Young Beirut Chimpanzee Needs A Better Home: Please Help Charlie!

Graham Garen, Director, Cefn-yr-Erw Primate Sanctuary, Wales

Charlie the Chimpanzee leads an isolated, stressful existence at Beirut’s Animal City.

While in Beirut, I took the time to go to a zoo called Animal City, as I knew that in the past a one-year-old chimp called Charlie had been on display there. I arrived early and the zoo was not yet open to the public, but I persuaded the workers to let me stay, as I would not be able to visit again because of business meetings.

I strolled around the zoo trying discreetly to take photos of the animals without attracting too much attention. What I saw there were bears, big cats, injured wolves, baboons tied on chains, but no young chimp. As I was about to leave, one of the workers came and asked for payment then told me, “Come see my chimp.” He led me to a brick building. Inside what I could only classify as a parrot cage was Charlie. At first he looked like a stuffed toy—not moving, just attached to the bars of the cage.

I went over to him and touched him.
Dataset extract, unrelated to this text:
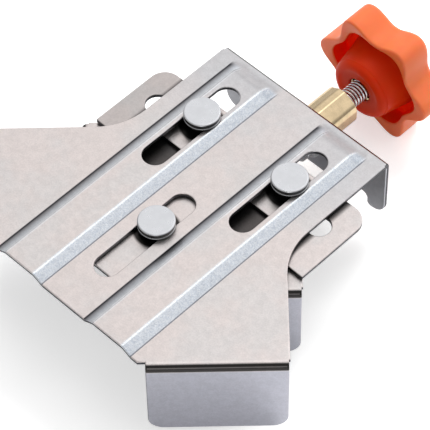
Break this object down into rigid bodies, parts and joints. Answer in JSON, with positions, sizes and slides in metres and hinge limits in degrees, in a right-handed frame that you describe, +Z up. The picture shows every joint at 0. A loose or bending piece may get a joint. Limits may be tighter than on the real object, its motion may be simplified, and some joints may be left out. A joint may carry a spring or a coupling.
{
  "type": "corner clamp",
  "caption": "Pressed-steel corner clamp: fixed and sliding 45-degree jaws hold two boards square, driven by a threaded spindle with an orange star knob.",
  "frame": {"origin": "middle of the bounding box, at its base", "axes": "+Y along the spindle towards the knob, +Z up through the pin heads, X across the clamp"},
  "size_m": [0.132, 0.1518, 0.0416],
  "materials": {
    "pressed_steel": "satin zinc-coated sheet",
    "pin_steel": "satin turned steel",
    "zinc_plate": "bright zinc plate",
    "brass": "turned brass",
    "orange_plastic": "semi-gloss moulded plastic"
  },
  "bodies": {
    "frame": {"top_plate": "pressed_steel"},
    "slider": {"guide_plate": "pressed_steel", "jaw_plate": "pressed_steel", "guide_pin_front": "pin_steel", "guide_pin_left": "pin_steel", "guide_pin_right": "pin_steel", "pin_washer_front": "zinc_plate", "pin_washer_left": "zinc_plate", "pin_washer_right": "zinc_plate", "carrier_nut": "zinc_plate"},
    "screw": {"spindle": "zinc_plate", "lock_nut": "zinc_plate", "thrust_washer_inner": "zinc_plate", "thrust_washer_outer": "zinc_plate", "collar_nut": "brass", "star_knob": "orange_plastic", "knob_insert": "brass"}
  },
  "joints": [
    {"name": "knob_turn", "type": "hinge", "parent": "frame", "child": "screw", "pos_m": [0, 0.0431, 0.02079], "axis": [0, -1, 0], "range_deg": [-3168, 6048]},
    {"name": "jaw_slide", "type": "slide", "parent": "frame", "child": "slider", "axis": [0, -1, 0], "range_m": [-0.011, 0.021]}
  ],
  "couplings": [
    {"joint": "knob_turn", "follows": "jaw_slide", "rad_per_m": 5026.5}
  ]
}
He was not a toy but a living animal, yet he had no reaction to being touched or talked to. He did not even have a blink reaction to the camera flash.

This lonely poor young chimp is passed around at children’s parties at the zoo like a stuffed animal. This is no existence for Charlie. Chimps can live to be over 50 years old; it is terrible to begin such a long life being treated like an object. He should be sent to one of the African sanctuaries and hopefully returned to the wild one day.

Please write to the following people to express your wish that Charlie Chimpanzee be confiscated from the Animal City Zoo and transferred to a responsible sanctuary, like Chimfunshi in Zambia. Postage from the United States to Lebanon is 84 cents per ounce; from the U.K. it is 54 pence for 10 g or 78 pence for 20 g.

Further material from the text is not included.